July 26, 2024
Microsoft Studies The Impact of Video Calls on Health: "Your Brain Needs Breaks"
This is what happens to our brains when we constantly participate in telematic meetings. Microsoft is studying how to reduce the stress caused by video calls. 

More than a year ago, meetings by Zoom, Google Meet, or Teams went from being a matter of a few to a massive communication tool. To talk with family, and friends or keep in touch with co-workers from a distance. On the phone or through the computer, they are constant.

Microsoft wanted to evaluate the impact that this digital activity has on the health of our brain. The results are not going to surprise anyone, video calls create a lot of stress. Although we are sitting at home and most of the time we talk with known people, video calls leave us exhausted. 

Other studies indicate the same effects, it is what has been called Zoom Fatigue. Tiredness and boredom are associated with constant and endless meetings over the internet, as described earlier this year in IFLScience by Dr. Paul Penn, from the East London University School of Psychology.

Microsoft, for its part, has fitted 14 people with an EEG cap to monitor their brain activity during these telematic meetings. The 14 participants attended eight half-hour video calls, divided into four per day: one day with 10-minute breaks between them and the other all in one block. 

The results of the study indicate the importance of taking breaks. During the block of meetings without breaks, people showed higher levels of beta waves, which are associated with stress, anxiety, and concentration. These are the three conclusions that Microsoft researchers have reached:

  • Breaks between meetings allow the brain to “reset”: Taking time between video calls prevents stress from building up, they explain in the report.
  • Back-to-back meetings can decrease your ability to focus and participate: When participants had breaks to meditate, brain wave patterns showed positive levels of frontal alpha asymmetry, which correlates with increased engagement during the meeting, Microsoft says.
  • Jumping directly from one meeting to another can cause stress spikes: ” You are reaching the end of the meeting, knowing that you have another one next and you are going to have to change gears and use your brain to think a lot about something else, ” says Michael Bohan, Senior Director of the Human Factors Engineering Group at Microsoft

To assess whether people are engaged or distracted during the meeting, the researchers study a brain wave pattern known as frontal alpha asymmetry which consists of the difference between the activity of left and right alpha waves in the frontal area of ​​the brain. 

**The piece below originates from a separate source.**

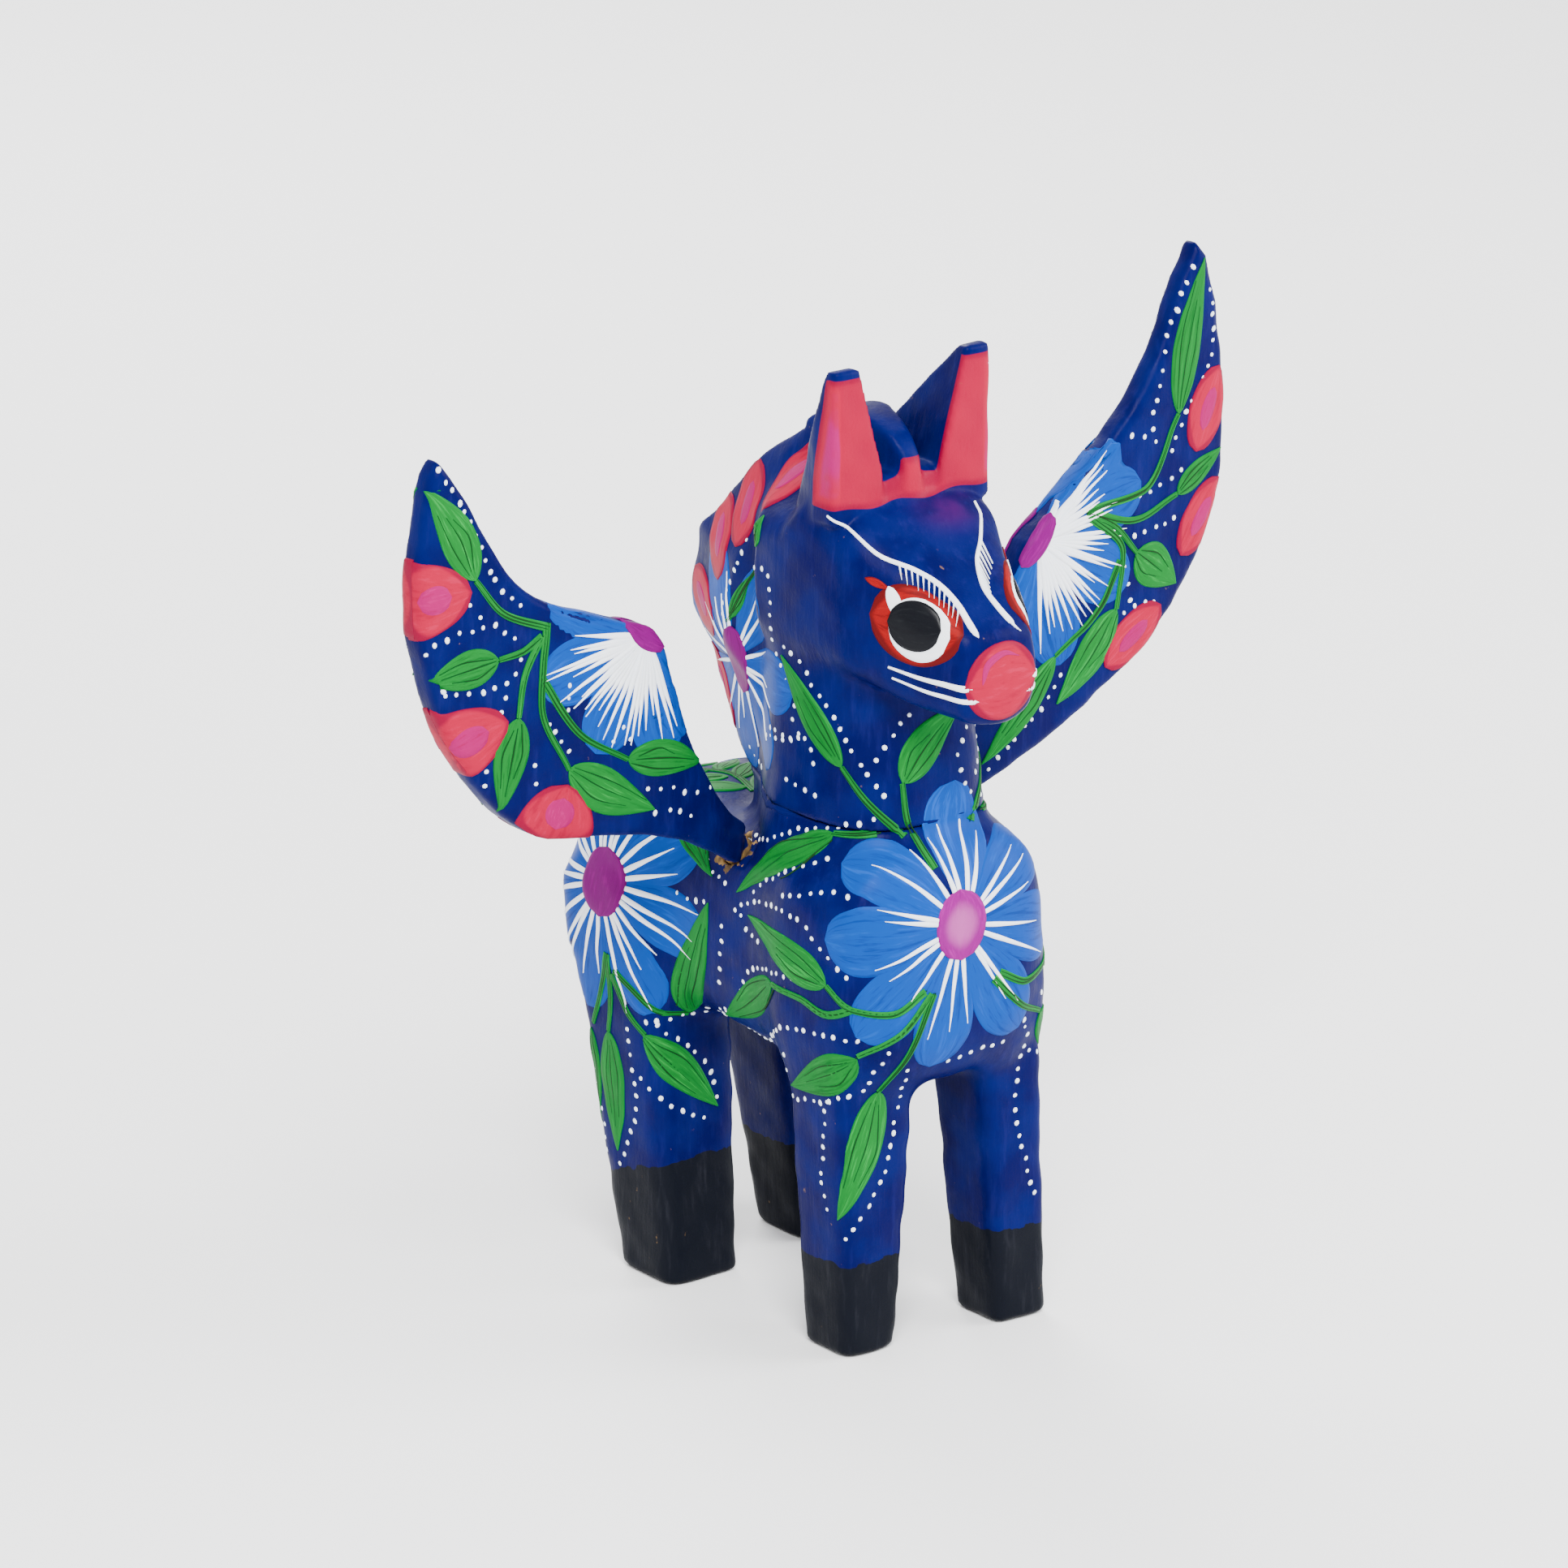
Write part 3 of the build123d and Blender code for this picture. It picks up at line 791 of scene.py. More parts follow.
ABOVE = "above"          # seen from above: h is to the figure's left, z towards its head
OVER_BACK, OVER_RUMP = 69.0, 73.0        # heights from which strokes come down, clear of mane and neck
RUMP_BEGINS = -14.0
FAR_OFF, NEAR_AXIS = 150, 14             # where a stroke is looked for from, and where it falls if it misses
DOT_SPACING, DOT_SIZE, DOT_SEED = 1.7, 0.34, 11
STROKE_SINK = 0.08
ORDER_LIFT, ORDERS = 0.004, 9            # neighbouring strokes lie at slightly different heights
FARTHEST_STEP = 6.5      # a stroke stops where the surface falls away by more than this


class Coat:
    """All the brushwork on one body, gathered by paint and then laid with the node trees."""

    def __init__(self, body, *carvings, seed=1):
        self.body = body
        shift = np.cumsum([0] + [len(c.points) for c in carvings])
        self.points = np.concatenate([c.points for c in carvings])
        self.quads = np.concatenate([c.quads + k for c, k in zip(carvings, shift)])
        self.tree = BVHTree.FromPolygons(self.points.tolist(), self.quads.tolist())
        self.lines = {}
        self.chance = np.random.default_rng(seed)

    def land(self, bearing, h, z):
        """The surface point seen from a compass bearing, h to the viewer's right and z up, or from above."""
        if bearing == ABOVE:
            start = OVER_RUMP if z < RUMP_BEGINS else OVER_BACK
            return self.tree.ray_cast(Vector((h, -z, start)), Vector((0, 0, -1)))[0]
        a = math.radians(bearing)
        right, back = Vector((math.cos(a), math.sin(a), 0)), Vector((math.sin(a), -math.cos(a), 0))
        hit = self.tree.ray_cast(right * h + back * FAR_OFF + Vector((0, 0, z)), -back)[0]
        if hit is not None:
            return hit
        return self.tree.find_nearest(right * h + back * NEAR_AXIS + Vector((0, 0, z)))[0]

    def walk(self, start, angle, length, first=0.0, step=0.6):
        """Points from first to length millimetres along the surface, at an angle clockwise from up."""
        point, normal = self.tree.find_nearest(start)[:2]
        up = Vector((0, 0, 1)) if abs(normal.z) < 0.9 else Vector((0, -1, 0))
        up = (up - normal * up.dot(normal)).normalized()
        way = up * math.cos(math.radians(angle)) + up.cross(normal) * math.sin(math.radians(angle))
        path, gone = [], 0.0
        while gone <= length + 1e-6:
            if gone >= first - 1e-6:
                path.append(point)
            point, normal = self.tree.find_nearest(point + way * step)[:2]
            way = (way - normal * way.dot(normal)).normalized()
            gone += step
        return path

    def lay(self, paint, path, half, shape, thinnest=0.06):
        """One stroke on landed points."""
        t = np.linspace(0, 1, len(path))
        widths = np.maximum(half * shape(t), thinnest)
        self.lines.setdefault(paint, []).append((path, widths, self.chance.random()))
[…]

Microsoft assures that the participants with breaks one showed a positive asymmetry, compared to those who did not take breaks.

This study used a small study population and, as TechCrunch indicates, EEG readings are not the most accurate measure of stress, but they are more practical than using an MRI machine. Still, the results reflect something that many other studies have pointed to, symptoms that most people blame for months.

The researchers advise taking breaks during and after each telematic meeting and not dedicating that time to continue working on other tasks. ” Try not to use those five or ten minutes to do some other kind of work, ” says Bohan. It is better to do breathing exercises, physical stretching, walk or drink some water, and disconnect as much as possible from work to come back more clearly.

This type of study can be used to create new functions in work tools such as Microsoft Teams. The company is committed to a hybrid future, between face-to-face work before the pandemic and teleworking that has been imposed this last year.